++++ Data block

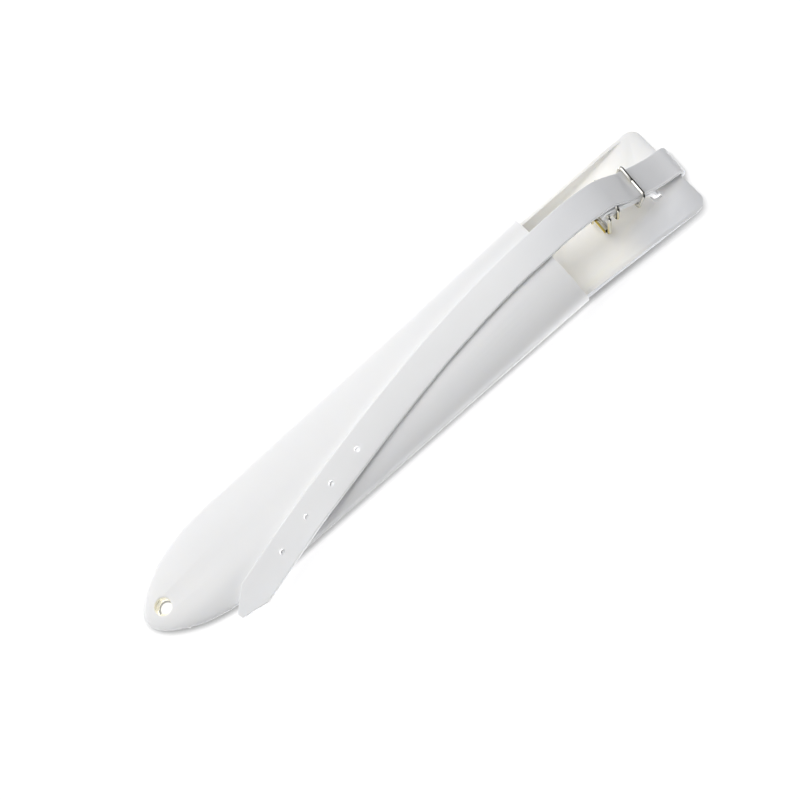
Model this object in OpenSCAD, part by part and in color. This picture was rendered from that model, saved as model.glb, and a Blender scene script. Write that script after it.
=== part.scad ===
// Knife blade guard: a flat two-part scabbard with an open back plate,
// a buckle strap threaded through the plate, and wire hardware.
// X runs from the tip to the plate, Z is up off the back face,
// and the origin is the axis of the hang hole on the back face.

/* [Scabbard] */
// Distance from the tip to the hang hole
tip_reach = 14.2; // [12:0.1:16]
// Distance from the hang hole to the mouth
mouth_x = 317.1; // [290:0.1:330]
// Width at the end of the rounded nose
nose_w = 64.8; // [62:0.1:67]
// Width at the mouth
mouth_w = 70; // [68:0.1:74]
// Length of the rounded nose
nose_len = 75; // [65:1:90]
// Thickness at the hang hole
hole_t = 7.8; // [7.2:0.1:9]
// Thickness at the mouth
mouth_t = 30.4; // [27:0.1:30.6]
// Height of the seam at the tip
seam_tip = 3.4; // [3:0.1:3.8]
// Height of the seam at the mouth
seam_mouth = 16; // [14:0.1:17]
// Wall of both shells
wall = 2.2; // [1.8:0.1:2.6]
// Where the hollow for the blade starts, from the tip
hollow_start = 28; // [27:1:32]
// Diameter of the hang hole
hang_d = 11; // [9:0.1:12]
// Radius of the soft rim of the hang hole
hang_rim = 1; // [0.6:0.1:1.2]

/* [Back plate] */
// Length of the open plate beyond the mouth
plate_len = 93.9; // [90:0.1:98]
// Width of the plate at the mouth
plate_mouth_w = 64.6; // [63:0.1:65]
// Width of the plate at its end
plate_end_w = 71.6; // [68:0.1:74]
// Rise of the underside at the end
plate_rise = 3.6; // [3.5:0.05:3.7]
// Height of the side lips at the mouth
lip_h = 14.6; // [12:0.1:15.5]
// Distance from the lip ends to the plate end
lip_back = 12; // [10:0.5:14]
// Corner radius of the plate end
corner_r = 8.5; // [6:0.5:10]
// Edge radius of the plate end
edge_r = 1.6; // [1.2:0.1:2]
// Distance from the slot to the plate end
slot_back = 20; // [19.8:0.1:20.4]
// Width of the strap slot along the guard
slot_w = 6; // [5.6:0.1:6.4]
// Clearance at each end of the strap slot
slot_clear = 2.1; // [1.9:0.1:2.6]

/* [Strap] */
// Width of the strap
strap_w = 21; // [20:0.1:21.4]
// Thickness of the strap
strap_t = 2.4; // [2.2:0.05:2.4]
// Diameter of the buckle holes
hole_d = 3.8; // [2.6:0.1:4.2]
// Spacing of the buckle holes
hole_pitch = 25.3; // [22:0.1:27]
// Distance from the point to the first hole
first_hole = 46.5; // [40:0.5:50]
// Number of buckle holes
hole_count = 4; // [3:1:7]
// Turn of the strap across the guard, degrees
strap_yaw = 4; // [3:0.1:4.5]

/* [Buckle] */
// Wire diameter of the buckle frame
frame_d = 2.7; // [2.5:0.1:2.8]
// Width of the buckle frame between wire centres
frame_w = 25; // [24.6:0.1:25.6]
// Distance from the heel bar to the roller
frame_len = 19; // [18.6:0.1:19.2]
// Lean of the hanging frame, degrees
frame_lean = 10; // [9:0.5:12]
// Diameter of the roller
roller_d = 5; // [4.8:0.05:5.1]
// Wire diameter of the prong
prong_d = 2.1; // [1.8:0.1:2.2]
// Running clearance of roller, prong and strap on the wire
running = 0.07; // [0.05:0.01:0.1]

/* [Keepers] */
// Wire diameter of the keepers
keeper_d = 2.5; // [2.3:0.1:2.6]
// Height of a keeper between wire centres
keeper_h = 11.3; // [11.1:0.1:11.8]
// Play of a keeper at each edge of the strap
keeper_play = 0.35; // [0.3:0.05:0.6]
// Lean of the idle keeper, degrees
idle_lean = 12; // [10:1:16]

/* [Hidden] */
$fn = 48;
gap = 0.3;
eps = 0.01;

tip_x = -tip_reach;
nose_end = tip_x + nose_len;
plate_x = mouth_x + plate_len;
lip_end = plate_x - lip_back;
slot_x = plate_x - slot_back;
slot_half = strap_w / 2 + slot_clear;
slot_corner = slot_w / 5;
crown_power = 2.3;
nose_power = 0.571;
round_over = 10;
side_round = 14.5;
arc_steps = 7;
crown_steps = 28;

// outline laws along the guard
function lerp(a, b, t) = a + (b - a) * t;
function unit(t) = min(max(t, 0), 1);
function ease(t) = unit(t) * unit(t) * (3 - 2 * unit(t));
function bulge(t, p) = pow(1 - pow(1 - unit(t), 2), p);
function body_half(x) = nose_w / 2 * bulge((x - tip_x) / nose_len, nose_power)
    + (mouth_w - nose_w) / 2 * unit((x - nose_end) / (mouth_x - nose_end));
function body_top(x) = lerp(hole_t, mouth_t, x / mouth_x);
function seam_z(x) = lerp(seam_tip, seam_mouth, (x - tip_x) / (mouth_x - tip_x));
function tip_round(x) = bulge((x - tip_x) / round_over, 0.5);
function hollow(x) = ease((x - tip_x - hollow_start) / 34);

// outline laws along the plate
function plate_t(x) = (x - mouth_x) / plate_len;
function plate_half(x) = lerp(plate_mouth_w, plate_end_w, plate_t(x)) / 2
    - corner_r + corner_r * sqrt(1 - pow(unit((x - plate_x + corner_r) / corner_r), 2) * 0.999);
function plate_base(x) = plate_rise * plate_t(x);
function lip_t(x) = unit((x - mouth_x) / (lip_end - mouth_x));
function lip_over(x) = (lip_h - wall) * ((1 - lip_t(x)) * 0.8 + 0.2 * sqrt(1 - pow(lip_t(x), 2)));
function plate_side(x) = lerp(7, edge_r, ease(plate_t(x) * 1.1));
function plate_bead(x) = sqrt(1 - pow(unit((x - plate_x + wall / 2) / (wall / 2)), 2) * 0.98);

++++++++

- **Exercise requirements**:
Copy all data exactly, start to finish.

- **Solution to the exercise**:
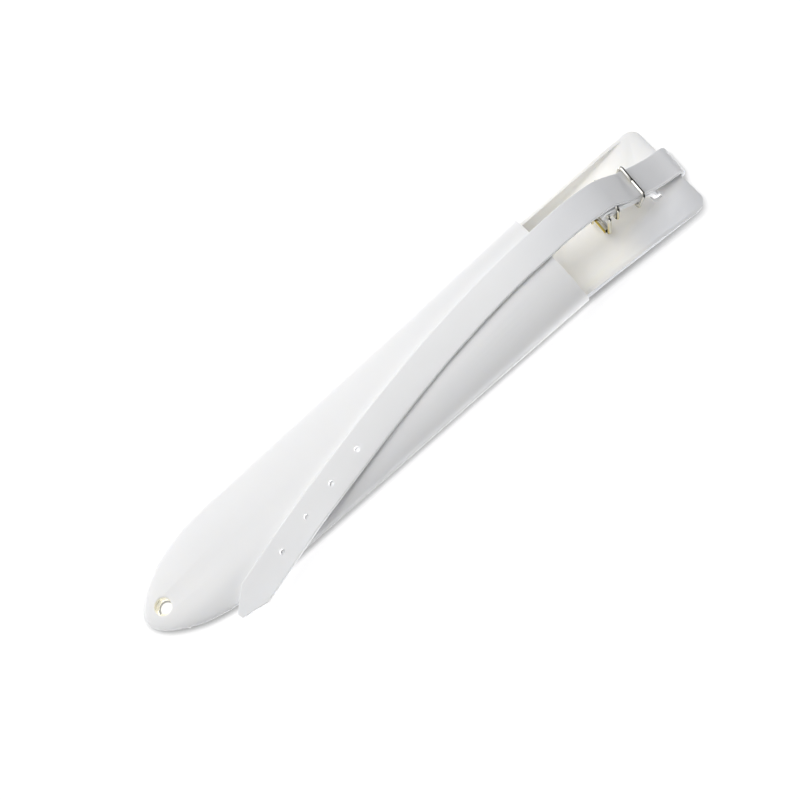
Model this object in OpenSCAD, part by part and in color. This picture was rendered from that model, saved as model.glb, and a Blender scene script. Write that script after it.
=== part.scad ===
// Knife blade guard: a flat two-part scabbard with an open back plate,
// a buckle strap threaded through the plate, and wire hardware.
// X runs from the tip to the plate, Z is up off the back face,
// and the origin is the axis of the hang hole on the back face.

/* [Scabbard] */
// Distance from the tip to the hang hole
tip_reach = 14.2; // [12:0.1:16]
// Distance from the hang hole to the mouth
mouth_x = 317.1; // [290:0.1:330]
// Width at the end of the rounded nose
nose_w = 64.8; // [62:0.1:67]
// Width at the mouth
mouth_w = 70; // [68:0.1:74]
// Length of the rounded nose
nose_len = 75; // [65:1:90]
// Thickness at the hang hole
hole_t = 7.8; // [7.2:0.1:9]
// Thickness at the mouth
mouth_t = 30.4; // [27:0.1:30.6]
// Height of the seam at the tip
seam_tip = 3.4; // [3:0.1:3.8]
// Height of the seam at the mouth
seam_mouth = 16; // [14:0.1:17]
// Wall of both shells
wall = 2.2; // [1.8:0.1:2.6]
// Where the hollow for the blade starts, from the tip
hollow_start = 28; // [27:1:32]
// Diameter of the hang hole
hang_d = 11; // [9:0.1:12]
// Radius of the soft rim of the hang hole
hang_rim = 1; // [0.6:0.1:1.2]

/* [Back plate] */
// Length of the open plate beyond the mouth
plate_len = 93.9; // [90:0.1:98]
// Width of the plate at the mouth
plate_mouth_w = 64.6; // [63:0.1:65]
// Width of the plate at its end
plate_end_w = 71.6; // [68:0.1:74]
// Rise of the underside at the end
plate_rise = 3.6; // [3.5:0.05:3.7]
// Height of the side lips at the mouth
lip_h = 14.6; // [12:0.1:15.5]
// Distance from the lip ends to the plate end
lip_back = 12; // [10:0.5:14]
// Corner radius of the plate end
corner_r = 8.5; // [6:0.5:10]
// Edge radius of the plate end
edge_r = 1.6; // [1.2:0.1:2]
// Distance from the slot to the plate end
slot_back = 20; // [19.8:0.1:20.4]
// Width of the strap slot along the guard
slot_w = 6; // [5.6:0.1:6.4]
// Clearance at each end of the strap slot
slot_clear = 2.1; // [1.9:0.1:2.6]

/* [Strap] */
// Width of the strap
strap_w = 21; // [20:0.1:21.4]
// Thickness of the strap
strap_t = 2.4; // [2.2:0.05:2.4]
// Diameter of the buckle holes
hole_d = 3.8; // [2.6:0.1:4.2]
// Spacing of the buckle holes
hole_pitch = 25.3; // [22:0.1:27]
// Distance from the point to the first hole
first_hole = 46.5; // [40:0.5:50]
// Number of buckle holes
hole_count = 4; // [3:1:7]
// Turn of the strap across the guard, degrees
strap_yaw = 4; // [3:0.1:4.5]

/* [Buckle] */
// Wire diameter of the buckle frame
frame_d = 2.7; // [2.5:0.1:2.8]
// Width of the buckle frame between wire centres
frame_w = 25; // [24.6:0.1:25.6]
// Distance from the heel bar to the roller
frame_len = 19; // [18.6:0.1:19.2]
// Lean of the hanging frame, degrees
frame_lean = 10; // [9:0.5:12]
// Diameter of the roller
roller_d = 5; // [4.8:0.05:5.1]
// Wire diameter of the prong
prong_d = 2.1; // [1.8:0.1:2.2]
// Running clearance of roller, prong and strap on the wire
running = 0.07; // [0.05:0.01:0.1]

/* [Keepers] */
// Wire diameter of the keepers
keeper_d = 2.5; // [2.3:0.1:2.6]
// Height of a keeper between wire centres
keeper_h = 11.3; // [11.1:0.1:11.8]
// Play of a keeper at each edge of the strap
keeper_play = 0.35; // [0.3:0.05:0.6]
// Lean of the idle keeper, degrees
idle_lean = 12; // [10:1:16]

/* [Hidden] */
$fn = 48;
gap = 0.3;
eps = 0.01;

tip_x = -tip_reach;
nose_end = tip_x + nose_len;
plate_x = mouth_x + plate_len;
lip_end = plate_x - lip_back;
slot_x = plate_x - slot_back;
slot_half = strap_w / 2 + slot_clear;
slot_corner = slot_w / 5;
crown_power = 2.3;
nose_power = 0.571;
round_over = 10;
side_round = 14.5;
arc_steps = 7;
crown_steps = 28;

// outline laws along the guard
function lerp(a, b, t) = a + (b - a) * t;
function unit(t) = min(max(t, 0), 1);
function ease(t) = unit(t) * unit(t) * (3 - 2 * unit(t));
function bulge(t, p) = pow(1 - pow(1 - unit(t), 2), p);
function body_half(x) = nose_w / 2 * bulge((x - tip_x) / nose_len, nose_power)
    + (mouth_w - nose_w) / 2 * unit((x - nose_end) / (mouth_x - nose_end));
function body_top(x) = lerp(hole_t, mouth_t, x / mouth_x);
function seam_z(x) = lerp(seam_tip, seam_mouth, (x - tip_x) / (mouth_x - tip_x));
function tip_round(x) = bulge((x - tip_x) / round_over, 0.5);
function hollow(x) = ease((x - tip_x - hollow_start) / 34);

// outline laws along the plate
function plate_t(x) = (x - mouth_x) / plate_len;
function plate_half(x) = lerp(plate_mouth_w, plate_end_w, plate_t(x)) / 2
    - corner_r + corner_r * sqrt(1 - pow(unit((x - plate_x + corner_r) / corner_r), 2) * 0.999);
function plate_base(x) = plate_rise * plate_t(x);
function lip_t(x) = unit((x - mouth_x) / (lip_end - mouth_x));
function lip_over(x) = (lip_h - wall) * ((1 - lip_t(x)) * 0.8 + 0.2 * sqrt(1 - pow(lip_t(x), 2)));
function plate_side(x) = lerp(7, edge_r, ease(plate_t(x) * 1.1));
function plate_bead(x) = sqrt(1 - pow(unit((x - plate_x + wall / 2) / (wall / 2)), 2) * 0.98);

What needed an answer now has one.